*** DATA FOR PROCESSING

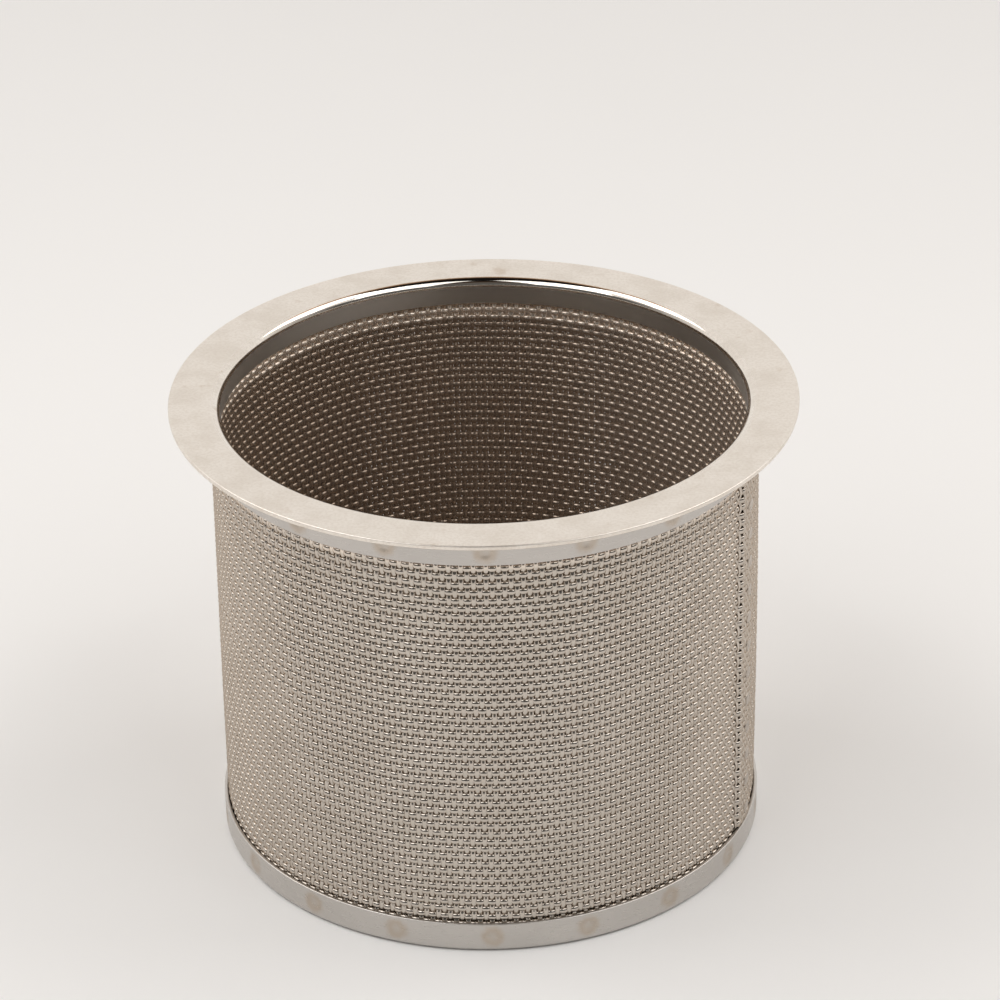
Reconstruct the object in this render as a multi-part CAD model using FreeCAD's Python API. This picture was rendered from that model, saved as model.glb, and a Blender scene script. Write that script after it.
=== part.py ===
"""Teapot infuser: a deep basket of woven stainless wire that hangs from a pressed steel rim.

Millimetres, +Z up. The origin is the centre of the foot, in the plane the basket stands on.
Every piece is turned about the Z axis, so each is drawn as a half section of (radius, height)
corners. Only the lapped seam of the wall stands off that symmetry.
"""
import FreeCAD, Part
import math
import os

# Whole basket
overall_height = 60.0

# Rim, pressed from one sheet: a flat flange whose inner edge is drawn down into a short neck
rim_sheet = 0.6
flange_outer_radius = 39.25
flange_flat_inner_radius = 34.0
lip_bend_radius = 1.1
neck_depth = 3.5
cut_edge_round = 0.15
seat_clearance = 0.4

# Woven wire cloth, rolled flat after weaving
cloth_thickness = 0.88

# Wall: its top edge lies outside the neck, just under the lip's bend
cloth_gap_under_lip = 0.1

# Lapped and welded seam up the wall, pressed flatter than two loose layers
seam_width = 4.5
seam_height_off_wall = 0.5
seam_azimuth = -20.0

# Clamp band round the top of the wall
band_sheet = 0.5
band_depth = 4.5

# Base: a cloth disc whose edge is turned down inside the wall
base_disc_height = 3.0
base_bend_radius = 1.5

# Base ring: a channel of thin sheet folded round both cloth edges, which is also the foot
ring_sheet = 0.5
ring_fold_radius = 0.7
ring_outer_leg_height = 4.0
ring_inner_leg_height = 2.0

# Sizes that follow from those above
flange_underside = overall_height - rim_sheet
neck_inner_radius = flange_flat_inner_radius - lip_bend_radius
neck_outer_radius = neck_inner_radius + rim_sheet
neck_bottom = overall_height - neck_depth
wall_inner_radius = neck_outer_radius
wall_outer_radius = wall_inner_radius + cloth_thickness
wall_top = overall_height - lip_bend_radius - cloth_gap_under_lip
band_bottom = flange_underside - band_depth
band_outer_radius = wall_outer_radius + band_sheet
seat_inner_radius = band_outer_radius + seat_clearance
cloth_bottom = ring_sheet
fold_inside_radius = ring_fold_radius - ring_sheet
skirt_inner_radius = wall_inner_radius - cloth_thickness
ring_outer_radius = wall_outer_radius + ring_sheet
ring_inner_radius = skirt_inner_radius - ring_sheet


def corner_point(radius, height):
    return FreeCAD.Vector(radius, 0.0, height)


def round_corner(before, corner, after, radius):
    """The start, middle and end of the arc that rounds a corner between its two neighbours."""
    towards_before = (before - corner).normalize()
    towards_after = (after - corner).normalize()
    half_angle = towards_before.getAngle(towards_after) / 2.0
    setback = radius / math.tan(half_angle)
    bisector = (towards_before + towards_after).normalize()
    middle = corner + bisector * (radius / math.sin(half_angle) - radius)
    return corner + towards_before * setback, middle, corner + towards_after * setback


def half_section(corners):
    """A closed face from (radius, height, rounding) corners, with an arc at each rounded one."""
    points = [corner_point(r, z) for r, z, _ in corners]
    arcs = []
    for i, (_, _, rounding) in enumerate(corners):
        if rounding > 0.0:
            neighbours = points[i - 1], points[i], points[(i + 1) % len(points)]
            arcs.append(round_corner(*neighbours, rounding))
        else:
            arcs.append((points[i], points[i], points[i]))
    edges = []
    for i, (start, middle, end) in enumerate(arcs):
        if start != end:
            edges.append(Part.Arc(start, middle, end).toShape())
        next_start = arcs[(i + 1) % len(arcs)][0]
        edges.append(Part.LineSegment(end, next_start).toShape())
    return Part.Face(Part.Wire(edges))


def turned(corners, angle=360.0):
    """The solid that a half section sweeps about the Z axis."""
    axis_point = FreeCAD.Vector(0.0, 0.0, 0.0)
    z_axis = FreeCAD.Vector(0.0, 0.0, 1.0)
    return half_section(corners).revolve(axis_point, z_axis, angle)


def make_rim_flange():
    """The underside is parted where the seat, clear of the clamp band, begins."""
    return turned([
        (flange_outer_radius, flange_underside, cut_edge_round),
        (flange_outer_radius, overall_height, cut_edge_round),
        (neck_inner_radius, overall_height, lip_bend_radius),
        (neck_inner_radius, neck_bottom, cut_edge_round),
        (neck_outer_radius, neck_bottom, cut_edge_round),
        (neck_outer_radius, flange_underside, lip_bend_radius - rim_sheet),
        (seat_inner_radius, flange_underside, 0.0),
    ])


def make_clamp_band():
    return turned([
        (wall_outer_radius, flange_underside, 0.0),
        (band_outer_radius, flange_underside, cut_edge_round),
        (band_outer_radius, band_bottom, cut_edge_round),
        (wall_outer_radius, band_bottom, cut_edge_round),
    ])


def make_seam():
    """The second layer of cloth along the lap, between the base ring and the clamp band."""
    middle_of_cloth = (wall_inner_radius + wall_outer_radius) / 2.0
    seam_outer_radius = wall_outer_radius + seam_height_off_wall
    sweep = math.degrees(seam_width / wall_outer_radius)
    seam = turned([
        (middle_of_cloth, ring_outer_leg_height, 0.0),
        (seam_outer_radius, ring_outer_leg_height, 0.0),
        (seam_outer_radius, band_bottom, 0.0),
        (middle_of_cloth, band_bottom, 0.0),
    ], sweep)
    seam.rotate(FreeCAD.Vector(0, 0, 0), FreeCAD.Vector(0, 0, 1), seam_azimuth - sweep / 2.0)
    return seam


def make_wall_cloth():
    wall = turned([
        (wall_inner_radius, cloth_bottom, 0.0),
        (wall_outer_radius, cloth_bottom, fold_inside_radius),
        (wall_outer_radius, wall_top, 0.0),
        (wall_inner_radius, wall_top, 0.0),
    ])
    return wall.fuse(make_seam()).removeSplitter()


def make_base_cloth():
    disc_top = base_disc_height + cloth_thickness
    return turned([
        (0.0, base_disc_height, 0.0),
        (skirt_inner_radius, base_disc_height, base_bend_radius - cloth_thickness),
        (skirt_inner_radius, cloth_bottom, fold_inside_radius),
        (wall_inner_radius, cloth_bottom, 0.0),
        (wall_inner_radius, disc_top, base_bend_radius),
        (0.0, disc_top, 0.0),
    ])


def make_base_ring():
    return turned([
        (ring_inner_radius, 0.0, ring_fold_radius),
        (ring_outer_radius, 0.0, ring_fold_radius),
        (ring_outer_radius, ring_outer_leg_height, cut_edge_round),
        (wall_outer_radius, ring_outer_leg_height, cut_edge_round),
        (wall_outer_radius, ring_sheet, fold_inside_radius),
        (skirt_inner_radius, ring_sheet, fold_inside_radius),
        (skirt_inner_radius, ring_inner_leg_height, cut_edge_round),
        (ring_inner_radius, ring_inner_leg_height, cut_edge_round),
    ])


nodes = {
    "rim_flange": make_rim_flange(),
    "clamp_band": make_clamp_band(),
    "wall_cloth": make_wall_cloth(),
    "base_cloth": make_base_cloth(),
    "base_ring": make_base_ring(),
}

os.makedirs("parts", exist_ok=True)
for name, shape in nodes.items():
    shape.exportStep("parts/" + name + ".step")
    print(name, "valid", shape.isValid(), "solids", len(shape.Solids), "mm3", round(shape.Volume, 1))
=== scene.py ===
"""Teapot infuser: woven wire cloth, pressed rim, clamp band and folded base ring, in metres.

The wall is woven of uprights, which run up it, and hoops, which run round it. A place round the
wall is the number of uprights there from +X, and a row is a hoop's number from the lowest up.
Both have fractions between whole wires.
"""
import math
from collections import namedtuple

import bpy
import numpy as np
from mathutils import Matrix, Vector


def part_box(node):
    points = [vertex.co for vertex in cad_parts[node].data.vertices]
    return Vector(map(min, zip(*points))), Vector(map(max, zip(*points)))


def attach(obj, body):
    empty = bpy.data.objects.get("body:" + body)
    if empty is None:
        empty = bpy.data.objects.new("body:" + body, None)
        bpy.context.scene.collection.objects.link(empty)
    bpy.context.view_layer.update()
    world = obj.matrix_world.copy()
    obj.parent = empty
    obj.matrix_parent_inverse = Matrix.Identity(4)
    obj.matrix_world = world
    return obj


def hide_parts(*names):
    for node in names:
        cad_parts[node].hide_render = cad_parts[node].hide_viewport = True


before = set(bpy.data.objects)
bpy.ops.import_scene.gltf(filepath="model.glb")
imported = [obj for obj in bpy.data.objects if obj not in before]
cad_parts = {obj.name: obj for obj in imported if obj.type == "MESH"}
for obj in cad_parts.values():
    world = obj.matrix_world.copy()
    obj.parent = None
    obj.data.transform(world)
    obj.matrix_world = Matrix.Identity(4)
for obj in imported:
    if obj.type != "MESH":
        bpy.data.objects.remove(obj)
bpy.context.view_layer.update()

MM = 0.001
TURN = 2.0 * math.pi

# Sizes from the frame
RIM_LOW, RIM_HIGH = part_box("rim_flange")
BAND_LOW, BAND_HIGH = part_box("clamp_band")
WALL_LOW, WALL_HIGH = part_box("wall_cloth")
BASE_LOW, BASE_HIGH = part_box("base_cloth")
RING_LOW, RING_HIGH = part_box("base_ring")
RIM_RADIUS = -RIM_LOW.x
RIM_TOP = RIM_HIGH.z
NECK_BOTTOM = RIM_LOW.z
BAND_RADIUS = -BAND_LOW.x
BAND_TOP = BAND_HIGH.z
BAND_BOTTOM = BAND_LOW.z
WALL_RADIUS = -WALL_LOW.x
RING_RADIUS = -RING_LOW.x
RING_TOP = RING_HIGH.z
BASE_RADIUS = -BASE_LOW.x

# Sheet pieces. Edge support is a tiny stretch beside each corner, which keeps its shading crisp
RIM_SHEET = RIM_TOP - BAND_TOP
LIP_BEND = 1.1 * MM
FLANGE_FLAT_INNER = 34.0 * MM
NECK_INNER = FLANGE_FLAT_INNER - LIP_BEND
CUT_EDGE = 0.15 * MM
BAND_COVERED_EDGE = 0.05 * MM
RING_SHEET = RING_RADIUS - WALL_RADIUS
RING_FOLD = 0.7 * MM
RING_INNER_LEG = 2.0 * MM
STEPS_ROUND = 480
STEPS_ROUND_WELDED = 720
EDGE_SUPPORT = 0.03 * MM

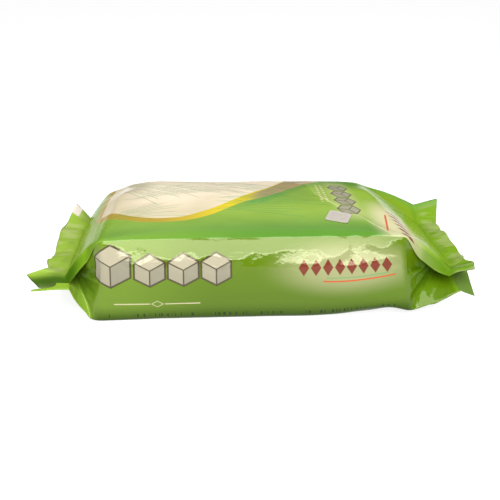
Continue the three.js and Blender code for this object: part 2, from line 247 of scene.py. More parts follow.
class FilmBag:
    """The folded bag as a function of the place on its flat film, in millimetres."""

    def __init__(self, shape):
        for name in shape.__annotations__:
            setattr(self, name, getattr(shape, name) / MM)
        self.gusset = self.height / 2
        self.half_width = self.width / 2
        self.tip = self.half_width - self.gusset
        self.seal = self.body_half + self.tuck_run
        self.tuck_film = math.hypot(self.tuck_run, self.gusset)
        self.fin_start = self.body_half + self.tuck_film
        self.film_end = self.fin_start + self.fin_run
        self.loop = 2 * self.width + 2 * self.height + 4 * self.film
        self.corners = {
            (end, side): self.corner_points(end, side) for end, side in HANDLING
        }

    def corner_points(self, end, side):
        """The named points of one corner, before the film is softened."""
        x = 1 if end == "right" else -1
        y = 1 if side == "far" else -1
        seal, free = self.seal, self.seal + self.fin_run
        up, down = self.seal_height + self.film, self.seal_height - self.film
        regular = {
            "crease_top": (x * self.body_half, y * self.half_width, self.height),
            "crease_bottom": (x * self.body_half, y * self.half_width, 0),
            "seal_top": (x * seal, y * self.half_width, up),
            "seal_middle": (x * seal, y * self.tip, self.seal_height),
            "seal_bottom": (x * seal, y * self.half_width, down),
            "tip_top": (x * free, y * self.half_width, up),
            "tip_middle": (x * free, y * self.tip, self.seal_height),
            "tip_bottom": (x * free, y * self.half_width, down),
        }
        offsets = HANDLING[end, side]
        points = {name: np.add(regular[name], offsets[name]).astype(float) for name in CORNER_NAMES}
        points["swell"] = np.array(offsets["swell"], float)
        return points

    def pick(self, u, side, name):
        """A named corner point of the nearer end, for each film length in u."""
        left, right = self.corners["left", side][name], self.corners["right", side][name]
        return np.where((u > 0)[..., None], right, left)

    def swollen(self, points, u, push, face):
        moved = points.copy()
        moved[..., 0] += np.sign(u) * push * math.sqrt(0.5)
        moved[..., 2] += face * push * math.sqrt(0.5)
        return moved

    def side_lines(self, u, side):
        """The folded film's lines on one long side: its upper and lower fold, the gusset fold
        between them, and the two slanting creases from a corner to the gusset's tip."""
        distance = np.abs(u)
        y = self.half_width * (1 if side == "far" else -1)
        corner = {name: self.pick(u, side, name) for name in (*CORNER_NAMES, "swell")}
        shift = smooth_step(STRAIGHT_HALF, self.body_half, distance)
        tucked = np.clip((distance - self.body_half) / self.tuck_film, 0, 1)
        sealed = np.clip((distance - self.fin_start) / self.fin_run, 0, 1)
        hump = np.sin(np.pi * tucked)
        lines = {"tucked": tucked, "hump": hump, "corner": corner}
        on_body = (distance <= self.body_half)[..., None]
        on_fin = (distance > self.fin_start)[..., None]
        for name, z, face, place in (("top", self.height, 1, 0), ("bottom", 0, -1, 1)):
            crease = corner["crease_" + name]
            full = np.stack([np.sign(u) * self.body_half, 0 * u + y, 0 * u + z], -1)
            regular = np.stack([u, 0 * u + y, 0 * u + z], -1)
            body = regular + (crease - full) * shift[..., None]
            tuck = between(crease, corner["seal_" + name], tucked)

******

GOAL OF THE EXERCISE
Retype exactly what runs from the line containing "for name, shape" through the line containing "points = [vertex.co", both lines included, and stop there.

SOLUTION FOR THIS TASK
for name, shape in nodes.items():
    shape.exportStep("parts/" + name + ".step")
    print(name, "valid", shape.isValid(), "solids", len(shape.Solids), "mm3", round(shape.Volume, 1))
=== scene.py ===
"""Teapot infuser: woven wire cloth, pressed rim, clamp band and folded base ring, in metres.

The wall is woven of uprights, which run up it, and hoops, which run round it. A place round the
wall is the number of uprights there from +X, and a row is a hoop's number from the lowest up.
Both have fractions between whole wires.
"""
import math
from collections import namedtuple

import bpy
import numpy as np
from mathutils import Matrix, Vector


def part_box(node):
    points = [vertex.co for vertex in cad_parts[node].data.vertices]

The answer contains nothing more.